Rassegna Stampa

La Nuova Sardegna

«Il teatro? Non è un mestiere per ricchi»

Fonte: La Nuova Sardegna
4 dicembre 2013

 
Elio De Capitani parla di “History boys” del Teatro dell’Elfo, da oggi sino a domenica al Massimo per il circuito Cedac 
 

 
 
 
 




di Daniela Paba

CAGLIARI Forte dei premi più prestigiosi in Inghilterra e in Italia, arriva al teatro Massimo per la stagione del Cedac “The History boys”, commedia ironica e feroce come solo sa essere Alan Bennett, quello di “Nudi e crudi”. Da stasera (alle 20,30) fino a domenica (comprese due pomeridiane, giovedì alle 16,30 e domenica alle 19) sarà in scena nell'allestimento firmato da Elio de Capitani e Ferdinando Bruni per la compagnia Teatro dell'Elfo. E se la critica inglese gli ha tributato sei Oliwer Awards e tre Tony Awards, in Italia “The History boys” ha vinto tre Ubu e il Premio Le Maschere per la regia. Particolarmente apprezzato Elio De Capitani nei panni del professor Hector, racconta il successo inaspettato che dura ormai da quattro anni. Ma quanto c'è della grande tradizione inglese e della tradizione italiana in questo spettacolo? «Ci siamo rivolti alla nuova drammaturgia inglese proprio perchè – risponde Elio De Capitani – mette insieme il carattere naturalistico della tradizione con la narrazione epica europea. Il nostro teatro ha un'attenzione alla drammaturgia angloamericana in particolare. La mia prima regia era stata “Nemico di classe” nell'82 anche lì con una compagnia premiatissima in cui c’erano Paolo Rossi e Claudio Bisio. Lì era una scuola di periferia abbandonata, qui una scuola di provincia dove otto ragazzi coltissimi devono lottare contro quel qualcosa in meno che hanno rispetto ai rampolli dell'alta società inglese che vanno a dare gli esami con naturalezza e senso dello humor mentre loro, essendo provinciali, rischiano di essere un po' grezzi». La critica italiana le ha tributato un riconoscimento unanime per l'irresistibile interpretazione del professor Hector. Come ha lavorato al personaggio? «A me piace fare personaggi forti come il Caimano o Nixon. Hector invece è fatto di empatia e fragilità. Si esprime solo attraverso la poesia, i film, la piacevolezza del suo fare lezione; però non sa darsi risposte perché considera la propria omossessualità come una malattia che deve combattere, come qualcosa che lo abita negativamente. E' per questo che viene giudicato male dai ragazzi: perchè non è maturo, non è lucido a se stesso ma è capace d'insegnare. Si dice “predicare bene e razzolare male” ma è importante predicare bene.

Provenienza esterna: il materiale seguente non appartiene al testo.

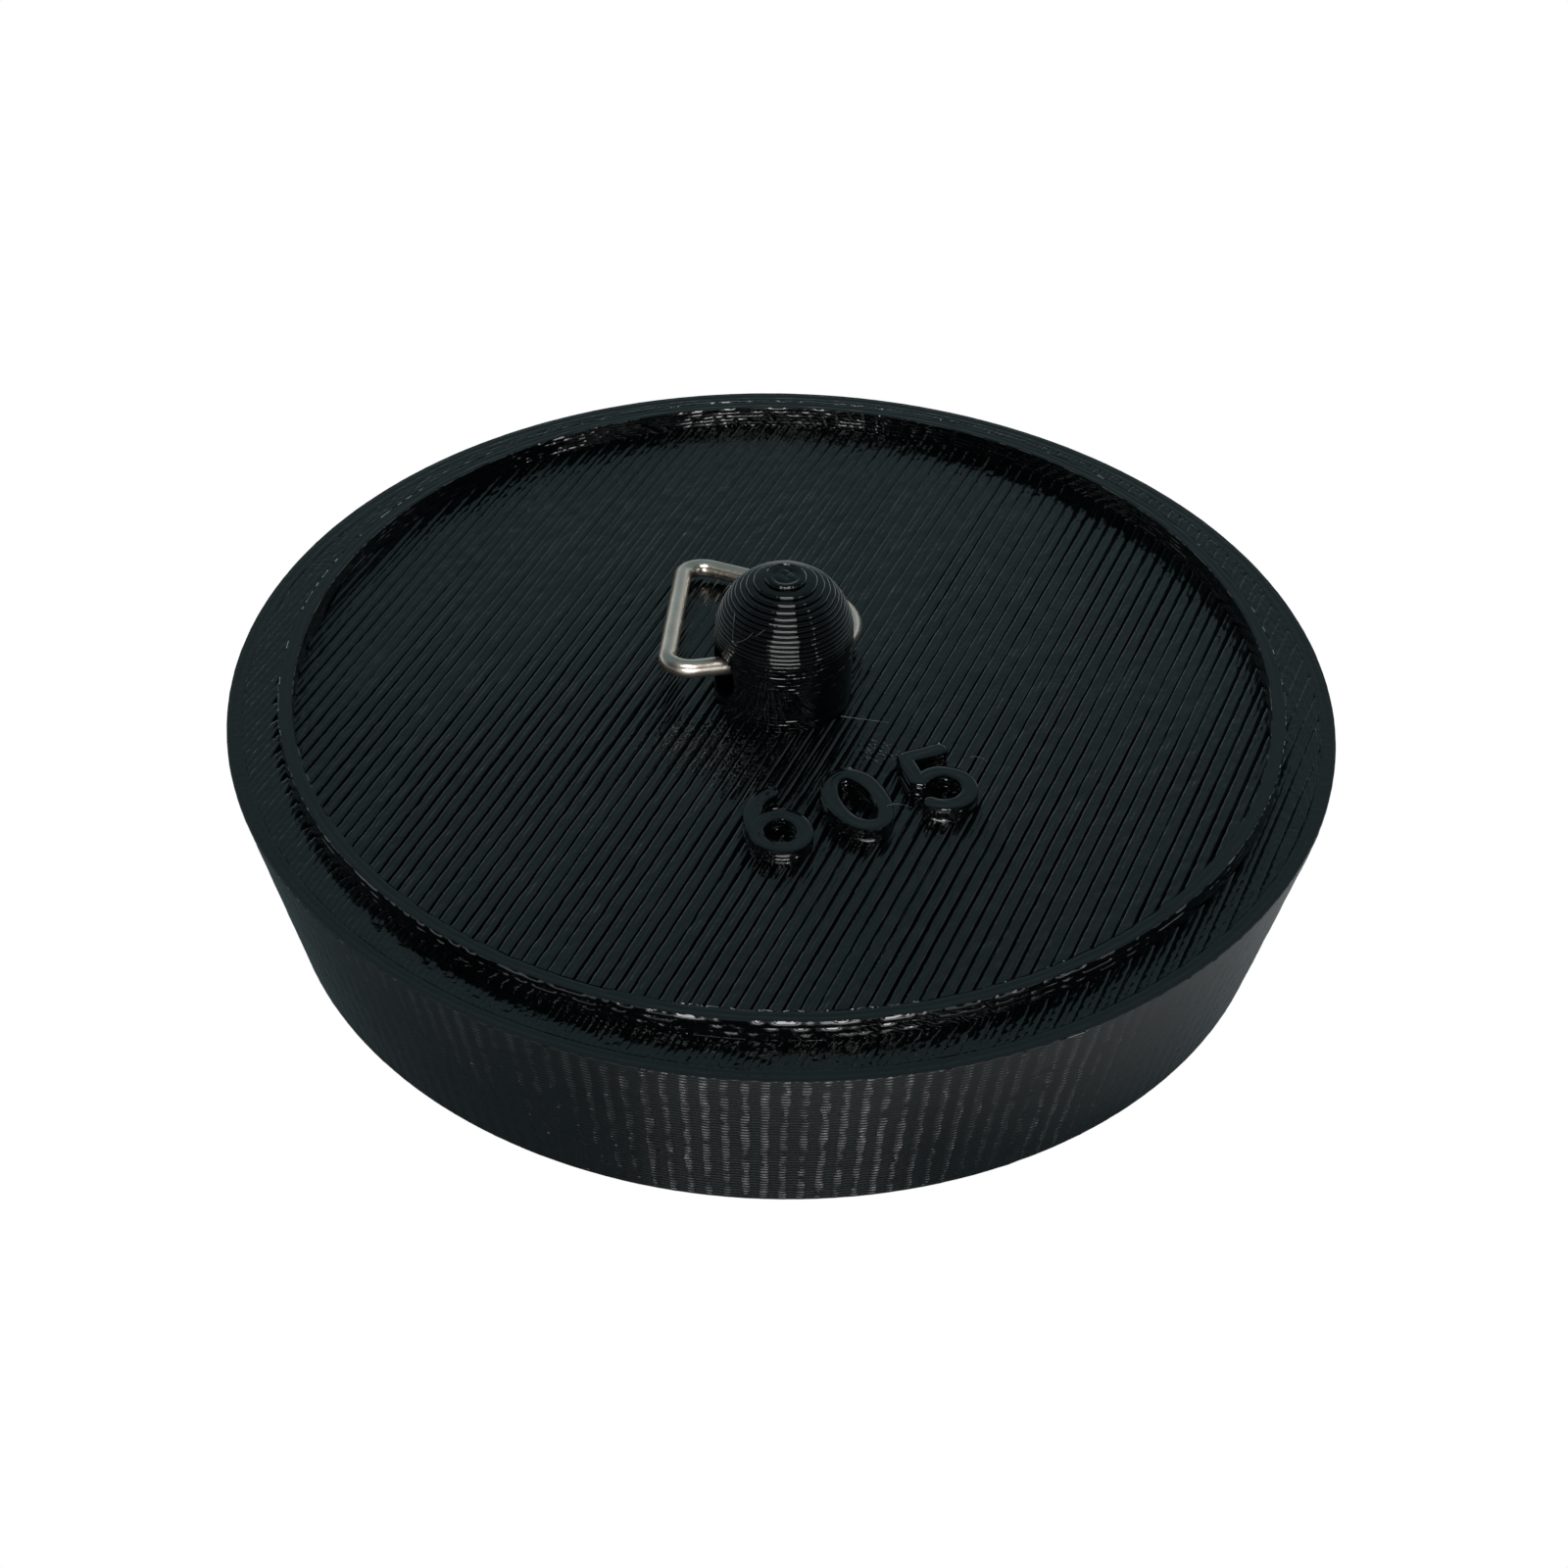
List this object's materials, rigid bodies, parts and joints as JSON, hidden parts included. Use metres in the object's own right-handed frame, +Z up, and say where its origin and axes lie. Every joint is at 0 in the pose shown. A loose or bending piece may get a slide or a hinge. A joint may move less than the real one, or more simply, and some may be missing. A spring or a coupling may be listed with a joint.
{
  "type": "tapered stopper with pull ring",
  "caption": "Round tapered printed stopper with a low ridge on its deck, a domed pull post and a loose D-shaped wire ring through the post.",
  "frame": {"origin": "centre of the flat underside", "axes": "+Z up through the pull post, +X along the post's cross hole, digits read from the -Y side"},
  "size_m": [0.0604, 0.0604, 0.0186],
  "materials": {
    "printed_plastic": "glossy black, printed in layers",
    "ring_wire": "nickel plated wire, bright"
  },
  "bodies": {
    "stopper": {"stopper_body": "printed_plastic"},
    "ring": {"pull_ring": "ring_wire"}
  },
  "joints": [
    {"name": "ring_swing", "type": "hinge", "parent": "stopper", "child": "ring", "pos_m": [0, 0, 0.01313], "axis": [1, 0, 0], "range_deg": [0, 190]}
  ]
}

Ti dà l'idea che puoi imparare anche dai disastri umani perché la passione per l'insegnamento lo salva». L'altro apprezzamento è stato per il gruppo dei giovani attori di meno di trent'anni... «Nel 2010 abbiamo fatto quattrocento provini aperti a tutte le scuole italiane di teatro. Ne abbiamo scelto diciotto: arrivano dal Piccolo, dalla Paolo Grassi, dall'accademia di Roma, quelle di Genova e Torino, dalla Puglia, dalla Sicilia, da Trieste. Su otto hanno otto origini diverse. E' stato un successo imprevisto perché pensavamo di farlo solo a Milano, un miracolo di trasmissione del sapere tra attori che hanno quarant'anni di esperienza e loro. La scelta di mettere la foto dei ragazzi sul manifesto è diventata epocale tanto che abbiamo deciso di tenerla. Ma il programma era proprio di mettere loro al centro». Non le sembra che i problemi del teatro italiano non siano legati tanto all'età ma alla possibilità di produrre, distribuire e mettere a confronto diverse generazioni? «Aprire il nostro teatro ai provini significa impedire che diventi un mestiere per ricchi, la grande arte può far diventare il teatro un mestiere per le nuove generazioni, una scelta che dovrebbe fare anche questo paese. Noi eravamo in una macchina che assorbiva i tre quarti delle nostre energie e per riequilibrare il bilancio abbiamo dovuto fare tagli incredibili e siccome non si poteva tagliare su affitto e luce, avremmo tagliato l'arte, il budget di produzione, ma così non saremmo sopravvissuti neanche un anno. Abbiamo deciso di metterci in gioco e siamo riusciti a convincere una banca a prestarci dei soldi per fare teatro. Io voglio essere finanziato per produrre l'arte che è poi quello che fa utile. Una follia sana».